Street corn chicken tacos with juicy spiced chicken, charred corn, and a creamy chili-lime elote-style dressing. Warm tortillas overflow with cotija, tajin, fresh cilantro, and lime for bold Tex-Mex taco flavor.
Prep Time 20 minutes
Cook Time 15 minutes
resting 5 minutes
Total Time 40 minutes
Servings: 4 servings
Course: Main Dish
Cuisine: Tex-Mex
Calories: 720

Ingredients
  

Taco filling
  • 1.5 lb boneless skinless chicken thighs Slice or shred after resting.
  • 1 tbsp olive oil For cooking the chicken.
  • 1 packet (1 oz) taco seasoning About 1 oz packet.
Street corn mixture
  • 2 cup corn kernels Char in a skillet until blistered.
  • 0.25 cup mayonnaise For the creamy dressing.
  • 2 tbsp Mexican crema or sour cream Use crema or sour cream.
  • 1 tbsp lime juice Adds brightness to the dressing.
  • 1 tsp chili powder For chili-lime flavor.
Taco assembly
  • 8 small corn or flour tortillas Warm before filling.
  • 0.5 cup cotija cheese, crumbled Generously for topping.
  • Tajin For dusting and extra heat.
  • fresh cilantro Chopped, for topping.
  • lime wedges Serve with tacos.

Equipment

  • 1 cast iron skillet

Method
 

Cook the chicken
  1. Season the boneless skinless chicken thighs with taco seasoning. Heat olive oil in a skillet over medium-high heat, then cook chicken for 5-6 minutes per side until cooked through to 165°F.
  2. Rest the cooked chicken for 5 minutes, then slice or shred. Keep juices in the meat for easier taco filling.
Char the corn
  1. Char corn kernels in a dry cast iron skillet over high heat for 4-5 minutes until blistered. Set aside until the chicken is ready.
Make the street corn dressing
  1. Stir together mayonnaise, Mexican crema or sour cream, lime juice, and chili powder until smooth.

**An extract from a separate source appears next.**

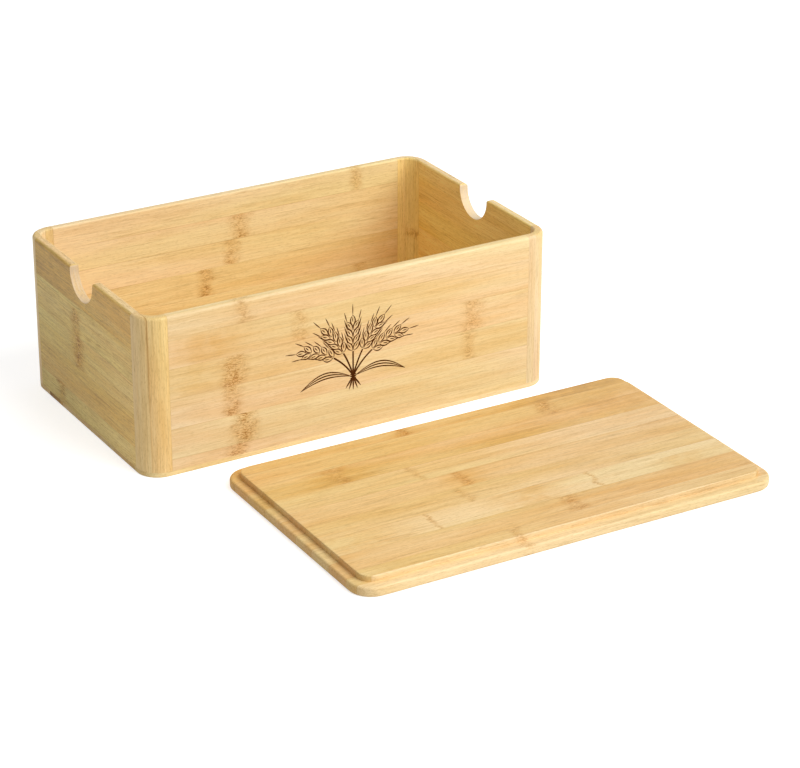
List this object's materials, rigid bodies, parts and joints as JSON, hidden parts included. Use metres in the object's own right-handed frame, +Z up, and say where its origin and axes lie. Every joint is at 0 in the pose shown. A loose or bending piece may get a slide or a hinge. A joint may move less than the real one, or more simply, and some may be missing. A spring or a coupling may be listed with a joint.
{
  "type": "bread box",
  "caption": "Open bread box of laminated bamboo with curved corner posts and finger notches in its ends, and a loose lid whose raised panel drops inside the walls.",
  "frame": {"origin": "centre of the box's flat underside, which stands on the table", "axes": "+Z up; +X along the box's length to the right; +Y to the back; the lid lies in front, towards -Y"},
  "size_m": [0.3856, 0.4341, 0.124],
  "materials": {
    "bamboo_wall": "laminated bamboo strips, clear satin lacquer",
    "bamboo_post": "upright bamboo strips, clear satin lacquer",
    "bamboo_base": "laminated bamboo strips, clear satin lacquer",
    "bamboo_lid": "laminated bamboo strips, clear satin lacquer"
  },
  "bodies": {
    "box": {"base_board": "bamboo_base", "front_wall": "bamboo_wall", "back_wall": "bamboo_wall", "left_wall": "bamboo_wall", "right_wall": "bamboo_wall", "front_left_post": "bamboo_post", "front_right_post": "bamboo_post", "back_left_post": "bamboo_post", "back_right_post": "bamboo_post"},
    "lid": {"lid_board": "bamboo_lid"}
  },
  "joints": [
    {"name": "lid_lift", "type": "slide", "parent": "box", "child": "lid", "axis": [0, 0, 1], "range_m": [0, 0.2]}
  ]
}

Fold in the charred corn until evenly coated.
Warm tortillas and assemble
  1. Warm the small corn or flour tortillas in a dry skillet or over an open flame. Heat just until pliable for filling.
  2. Fill each tortilla with sliced chicken and a generous spoonful of street corn mixture. Top with crumbled cotija, a dusting of Tajin, cilantro, and a squeeze of lime.

Notes

Pro tip: For true street-corn flavor, blister the corn hard in a hot dry skillet before mixing—let it sit briefly so the dressing clings without steaming. Refrigerate leftovers in an airtight container up to 3 days (store tortillas separately if possible). Freezing is not recommended for the assembled tacos. For a lighter option, swap mayonnaise for Greek yogurt or use a crema/light sour cream in the dressing.